The progress of the corrosion reaction induces the compositional difference of the solution at different positions in the disbonded area because of their different distances from the holiday. Specifically, closer to the holiday (Position 1), H⁺ and O₂ can be partially supplemented by the holiday via the concentration diffusion. As a result, reductive oxygen reactions and hydrogen evolution reactions occur continuously, yielding a high pH value of the trapped solution. Therefore, the electrode potential rises, and this spot becomes the cathode area of the electrochemical reactions. A long and narrow gap prevents the transport of H⁺ and O₂ ions penetrated in the trapped solution through the holiday to the bottom of the disbonded area. Therefore, the cathode reactants are quickly consumed and fail to promote the cathodic reactions. As a result, only anodic reactions occur in this area, and it then becomes the anodic zone of the corrosion reaction. The anodic reaction only involves the Fe dissolution reaction, Eq. (5). Meanwhile, under the anaerobic environment at the bottom of the disbonded area, Fe²⁺ ions undergo a hydrolysis reaction, and a large amount of H⁺ ions is generated (Eq. (14)). In the late stage of the corrosion reaction, the trapped solution in the bottom of the disbonded area is acidified due to the hydrolysis reaction, which can be verified by the results of the pH value measurement presented in Figure 4.

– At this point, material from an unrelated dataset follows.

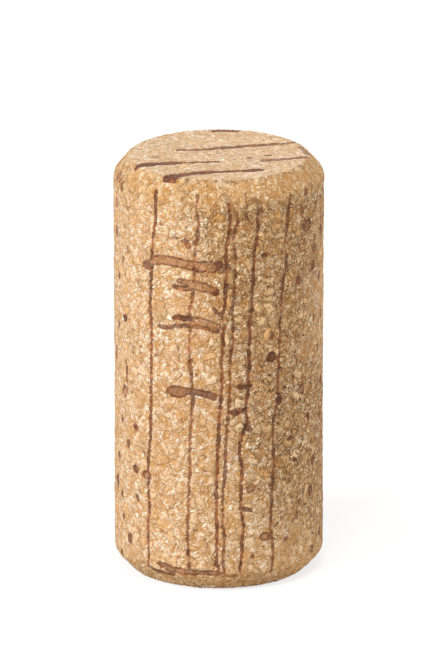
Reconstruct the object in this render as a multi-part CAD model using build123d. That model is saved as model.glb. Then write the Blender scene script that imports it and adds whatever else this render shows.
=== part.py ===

Overall, the above analysis shows that the continuous increase of the cation concentration at the bottom of the disbonded area disrupts the electroneutrality equilibrium in this area, so the electric field forms in the trapped solution from the bottom of the disbonded area to the holiday. To maintain electroneutrality, the anions outside of the disbonded area migrate inward. The cations inside of the disbonded area migrate outward (Wan et al. 2019). Na⁺, K⁺, and Cl⁻ ions exhibit relatively high ion mobility and strong migrating ability, so they mainly undergo long-range migration. In contrast, Mg²⁺, Ca²⁺, NO₃⁻, HCO₃⁻, and SO₄²⁻ mostly undergo short-range migration. Meanwhile, the acidification of the trapped solution at the bottom of the disbonded area causes a partial dissolution of the corrosion products. Fe²⁺ ions also migrate to the holiday. The electrode reaction in the disbonded area is gradually dominated by diffusion control, and Warburg impedance appears in the EIS. As the vicinity of the holiday is relatively rich in oxygen, Fe²⁺ ions that migrate to this area are converted into Fe-containing oxides. These oxides accumulate around the holiday, which further deteriorates the sealing of the disbonded area and aggravates the progress of the unique corrosion reaction in the disbonded area.

The above analysis shows that the electric field and the ion concentration difference in the trapped solution cause the local distribution of ions in the disbonded area. This yields the compositional difference of the trapped solution among different positions, resulting in local differences in the SCC of X80 steel among the positions in the disbonded area. The diagram in Figure 14 shows the formation of the local compositional difference in the trapped solutions. However, a comprehensive analysis of the corrosion in the solution trapped in the disbonded area and the SCC mechanism under applied stress should be performed to illustrate the stress corrosion behavior and the SCC susceptibility of X80 steel.

Figure 14:

Schematic diagram of the corrosion reaction in the disbonded area.

4.2 SCC susceptibility

In acidic soil solutions, pipeline steel in the disbonded area solution is prone to both anode dissolution and hydrogen embrittlement (HE) (Liu et al. 2016; Mohtadi-Bonab et al. 2015). Figure 12 indicates that the SCC susceptibility at the holiday and the bottom of the bonded area is relatively higher than at the other positions. The potential difference in the disbonded area cannot provide full-scale cathodic protection of the holiday because of the low corrosion resistance of X80 steel. Therefore, the anode corrosion reaction caused by the Fe dissolution also occurs during the holiday (Liu et al. 2008, 2009a,b; Wu et al. 2019). However, the solution at the holiday can be regarded as the bulk solution of the soil. As the pH of this bulk solution is only 4.5, the solution does not exhibit a distinctive acidity. Besides, since the solution is relatively pure, the anode is unlikely to undergo a chemical poisoning reaction. Therefore, hydrogen ions do not play a dominant role during the reaction, indicating that the decrease in the mechanical properties of the material may be caused mainly by the anodic dissolution (AD) resulting from the corrosion reaction.

The bottom of the disbonded area represents the anode section, where electrochemical corrosion, mainly the significant electron donation of iron, occurs. Meanwhile, the pH value in this area drops below 4.0, and the acidity of the trapped solution increases. Besides, as the trapped solution at this position is rich in Cl⁻, the side effect of chemical corrosion may also occur. The hydrogen precipitation increases because of the increase in acidity. Hydrogen ions are very likely to enrich steel defects, such as grain boundaries, inclusions, and dislocations, promoting HE. The coupling of the unsteady-state electrochemical behavior and stress corrosion reaction may result in a physical poisoning reaction, which, together with the increase in the degree of HE, may cause the shifting of the fracture failure mechanism to the mixed anode dissolution mechanism. This behavior and HE are critically important (AD + HE) (Ma et al. 2020; Zhao et al. 2021). The micromorphology, Figures 12e and 13e, can also confirm that the anode reaction at the bottom of the disbonded area has been aggravated.